More generally still, you should allow these classes to manage their own members. Use accessors and mutators (getX() and setX(...)) so that member access happens all in one place and you can put the bounds checking there. Reaching down myGraph's throat like that is very unsafe.
You'll notice that I haven't said where/when/how the program diverges from intention so that the list doesn't have as many elements as it should. That's because it's too much trouble for me to track it down. If you organize the classes as I suggest, the code will be a lot cleaner, you can check your assumptions in various places, and the bug should become obvious.
EDIT:
To create a random connected graph, try this:
Graph myGraph(numNodes); //Create a new Graph.
// This ensures that the kth node is connected to the [1...(k-1)] subgraph.
for(int k=2 ; k<=numNodes ; ++k)
{
randWeight = rand() % eRandWeight;
myGraph.insertEdge(k, rand()%(k-1)+1, randWeight);
}
// This adds as many extra links as you want.

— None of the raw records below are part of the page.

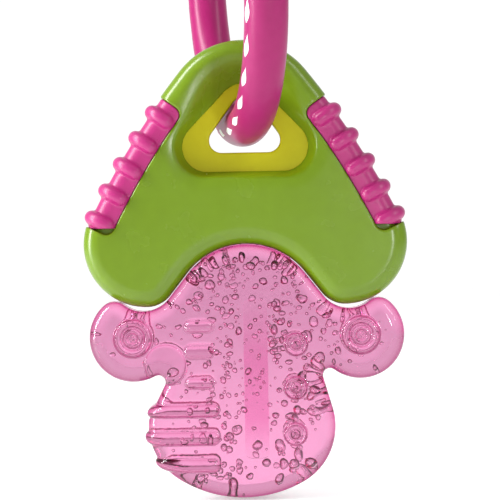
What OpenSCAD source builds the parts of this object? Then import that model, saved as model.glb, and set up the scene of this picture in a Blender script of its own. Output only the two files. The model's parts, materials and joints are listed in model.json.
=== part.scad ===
// Key-shaped baby teether hanging from a round grasping ring.
// Z is up, X is across the key and the key's front faces -Y. The origin is the
// inside top of the ring, where a finger, a hook or a strap holds it. Millimetres.
// The key's own plane points are (x, z) from a datum in the middle of its eyelet.

/* [Ring] */
// Radius of the ring, to the centre of its tube
ring_r = 30; // [29:0.5:33]
// Radius of the ring's tube
tube_r = 4.2; // [3.6:0.1:4.2]
// Turn of the ring about the vertical, in degrees away from square to the key
ring_yaw = 11.7; // [0:0.1:15]
// Lean of the ring's top towards -X, in degrees
ring_lean = 3.5; // [0:0.1:6]
// Length of the closing piece along the ring, in degrees
closure_angle = 70; // [50:5:110]

/* [Handle] */
// Thickness of the handle, front to back
handle_t = 12; // [11:0.5:14]
// Radius that rounds the handle's faces into its edge
handle_edge = 3.5; // [2.5:0.25:4]
// Height of the handle's top above the eyelet datum
apex_z = 17.2; // [16.5:0.1:18]
// Radius of the handle's top
apex_r = 16.4; // [15:0.1:17]
// Radius of the gentle bulge of the sloping sides
side_r = 165; // [140:5:220]
// Radius of each lower lobe
lobe_r = 12.8; // [12:0.1:13.5]
// Half the distance between the lobes' centres
lobe_x = 20.2; // [19.5:0.1:21]
// Height of the lobes' centres
lobe_z = -24.2; // [-25:0.1:-23]
// Radius of a lobe's inner tip
tip_r = 5.8; // [5:0.1:6.5]
// Height of the arch between the lobes
arch_z = -24.4; // [-25:0.1:-24]
// Radius of the arch
arch_r = 15.4; // [15:0.1:16]
// Wall of the handle's faces
handle_wall = 1.8; // [1.5:0.1:2.2]

/* [Eyelet frame] */
// Thickness of the eyelet frame
frame_t = 3; // [2:0.2:3]
// How far the frame reaches into the handle's pocket
frame_lip = 1.3; // [1:0.1:1.6]

/* [Grips] */
// Depth of a grip inwards from the handle's edge
grip_w = 5.8; // [5:0.1:6.5]
// Thickness of the grip's skin
grip_skin = 1.6; // [1.4:0.1:1.8]
// How far the ribs stand proud
rib_proud = 1.05; // [0.8:0.05:1.2]
// Radius of a rib
rib_r = 1.4; // [1.2:0.1:1.6]
// Number of ribs on each grip
rib_count = 5; // [4:1:5]

/* [Bit] */
// Thickness of the gel bit, front to back
bit_t = 11.2; // [10:0.4:12]
// Radius that rounds the bit's faces into its edge
bit_edge = 2.6; // [2:0.2:3]
// Wall of the bit's shells
bit_wall = 1.1; // [0.9:0.1:1.3]
// Radius of each ear
ear_r = 9; // [8.5:0.1:9.5]
// Radius of the rounded corners of the bit's foot
foot_r = 13; // [12:0.5:13.5]
// Radius of the flatter arc along the bottom of the foot
foot_bottom_r = 25; // [23:1:30]
// How far the nubs stand proud
nub_proud = 0.7; // [0.5:0.1:0.9]
// How far the ridges stand proud
ridge_proud = 0.9; // [0.7:0.1:0.9]

/* [Hidden] */
clearance = 0.1;
pink = [0.82, 0.2, 0.53];
green = [0.55, 0.7, 0.16];
gel_pink = [0.93, 0.6, 0.75];

// Ring: the joint's socket and spigot, and how far the spigot reaches, in degrees
spigot_r = 2.4;
spigot_reach = 9;
socket_extra = 0.05;
// Where the tube's centre crosses the key's plane
tube_at = [0.25, -0.2];
ring_top = [-sin(ring_lean) * cos(ring_yaw), -sin(ring_lean) * sin(ring_yaw), cos(ring_lean)];
ring_centre = -(ring_r - tube_r) * ring_top;
ring_bottom = -(2 * ring_r - tube_r) * ring_top;
key_origin = ring_bottom - [tube_at[0], 0, tube_at[1]];

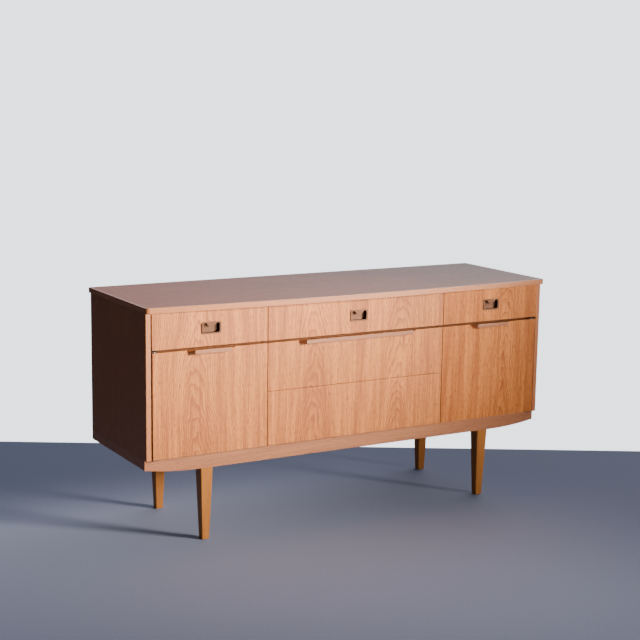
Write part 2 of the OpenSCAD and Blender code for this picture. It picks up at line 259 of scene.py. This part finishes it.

for(int i = 0; i < numExtraEdges; ++i)
{
randWeight = rand() % eRandWeight;
randStartNode = rand()%(numNodes-1)+1;
randEndNode = rand()%(numNodes-1)+1;
myGraph.insertEdge(randStartNode, randEndNode, randWeight);
}
You have too much code for a casual examination to be sure of anything. But the .at() method will throw the out-of-range exception that you mentioned and that crashing line occurs right after you've updated minIndex so I would suggest reviewing the code that determines that value. Are you using a debugger? What is the value of minIndex at the point of the exception and what is the allowable range?
Also, when you have a monster line of compounded statements like that, it can help in debugging problems like this and give you clearer, simpler looking code if you break it up. Rather than repeating big chunks of code over and over, you can have something like this:
Node * node = myGraph.nodes_List[currentNode];
assert(node);
Edge * minAdjEdge = node->adj.at(minIndex);
assert(minAdjEdge);
Then use minAdjEdge to refer to that edge instead of that repeated compound statement.
It also seems odd to me that your first use of minIndex in the big loop is still using the value determined from the node in the previous iteration, but it's applying it to the new current node. Then you reset it to zero after possibly using the stale value. But that isn't near the line that you say is causing the crash, so that may not be your problem. Like I said, you have a lot of code pasted here so it's hard to follow the entire thing.
It is too much code, but what I can observe at the first glance is that for some reason you are mixing 0-based and 1-based iteration.
Is this intentional? Couldn't that be the cause of your problem?